Regarding the Scythians, it is said that when Darius went off to conquer them, he conveyed his great displeasure to their king for constantly moving away from him and for sidestepping instead of fighting. To which Idanthyrsus — for that was his name — responded that it was not because he feared him, or any other man alive, but because it was the way his people moved, having no cultivated land, no city, no house to defend, and no worry about the enemy using them to their advantage; also that if he was so hungry for a fight he should come to where their ancestral tombs were and that he would find him there.  

In any case, when standing by a battery of cannons, as may often be the case in a war, it is unbecoming to appear startled by the oncoming blast, even though it seems to us unavoidable given its violence and speed. And many have given their comrades an excuse to laugh, or worse, because they brought their hand up or lowered their head.

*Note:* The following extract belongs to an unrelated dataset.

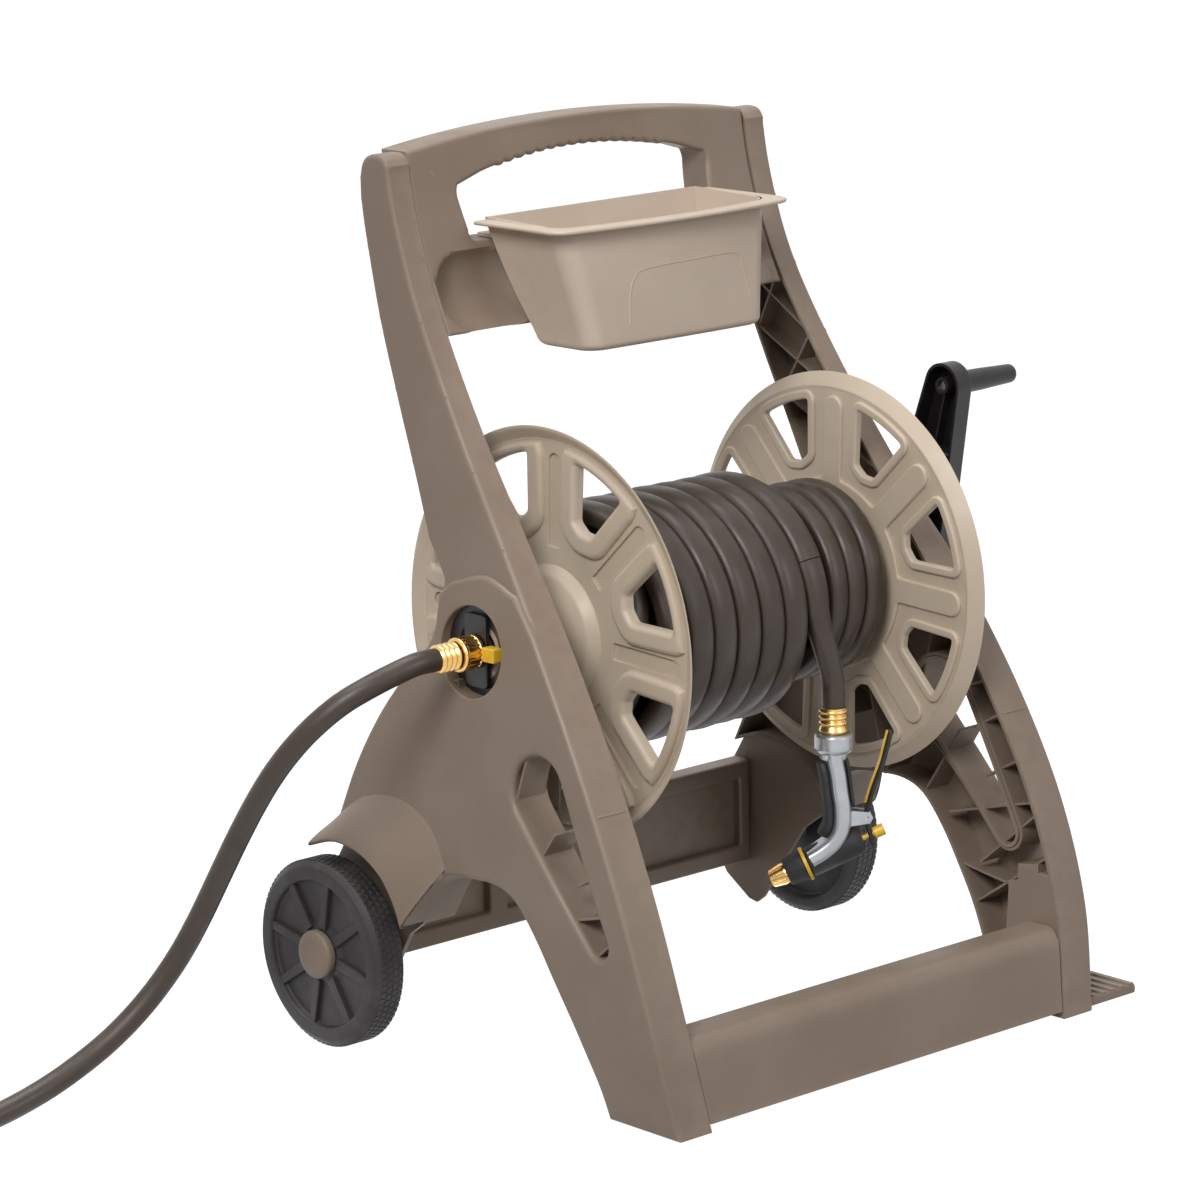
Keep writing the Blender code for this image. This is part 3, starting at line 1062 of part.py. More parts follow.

And yet, when Charles the Fifth led a campaign against us in Provence,1 the marquis of Guast, having gone to reconnoiter the city of Arles and having moved from behind a windmill he had used to cover his approach, was spotted by the lords of Bonneval and seneschal of Agenais who were walking the galleries of the arena. They pointed him out to the artillery commissioner, the lord of Villiers, who aimed a culverin2 straight at the Marquis who, had he not noticed the fire being lit and jumped out of the way, would have been hit.  Similarly, a few years before, Lorenzo de’ Medici, duke of Urbino, father of the Queen, the King’s mother,3 at the siege of Mondolfo, a town under imperial vicarship in Italy, spotted a cannon aimed at him being fired and managed to throw himself on the ground.  Had he not, the shot would have hit him in the belly instead of merely grazing his scalp. Truth be told, I do not believe that these can be intentional actions; for how can you work out in an instant how high or low someone is aiming? It makes much more sense to believe that luck lend their fear a hand and that, next time, it could just as well throw someone into the line of fire rather than out of it.

If I hear the sound of an arquebus where and when I do not expect it, I cannot deny that it makes me flinch, something which I have also witnessed in others much better than me.

The Stoics do not expect the soul of the wise to withstand the initial rush of images and disturbing ideas that come to them either. They admit that natural occurrences, like the loud noise of thunder or something crashing down for instance, can leave them pale and shaken. And so too can emotions, as long as their judgment remains unaffected and whole, and that their intellectual core is neither damaged nor altered, and that they not give in to their fright and their pain. As for those who are not wise, the same can be said about the first case but not about the second one because, in them, the imprint of emotions is more than superficial, penetrating deep into the seat of reason, infecting and corrupting it. It affects their judgment and changes them. See here elegantly and plainly put the state of the Stoic

Mens immota manet; lacrimae uoluuntur inanes.

In tears, yet unwavering.  

Peripatetics4 do not think they are above feeling unsettled. But they temper those feelings.